Read the lines that follow and pick out every one containing the word "materials".

### SUPPLIED INFORMATION
Begin
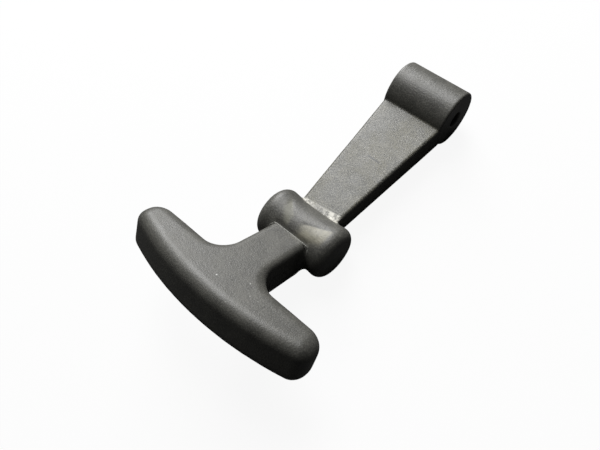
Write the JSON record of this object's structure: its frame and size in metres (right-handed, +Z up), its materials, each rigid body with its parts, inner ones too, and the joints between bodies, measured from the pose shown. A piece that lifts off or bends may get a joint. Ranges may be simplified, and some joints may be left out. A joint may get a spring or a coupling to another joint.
{
  "type": "rubber t-handle draw latch",
  "caption": "One-piece moulded rubber draw latch: a pin eye, a flat tapered strap, a waisted keeper bulb and a raised T-handle with a bowed crossbar.",
  "frame": {"origin": "middle of the pin bore, on its axis", "axes": "+X along the pin bore, -Y along the strap towards the T-handle, +Z up out of the strap's top face"},
  "size_m": [0.06, 0.1076, 0.0324],
  "materials": {
    "rubber": "matte moulded EPDM rubber with a fine pebbly grain"
  },
  "bodies": {
    "root": {"draw_latch": "rubber"}
  },
  "joints": []
}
End
### TASK OUTPUT
Write the JSON record of this object's structure: its frame and size in metres (right-handed, +Z up), its materials, each rigid body with its parts, inner ones too, and the joints between bodies, measured from the pose shown. A piece that lifts off or bends may get a joint. Ranges may be simplified, and some joints may be left out. A joint may get a spring or a coupling to another joint.
  "materials": {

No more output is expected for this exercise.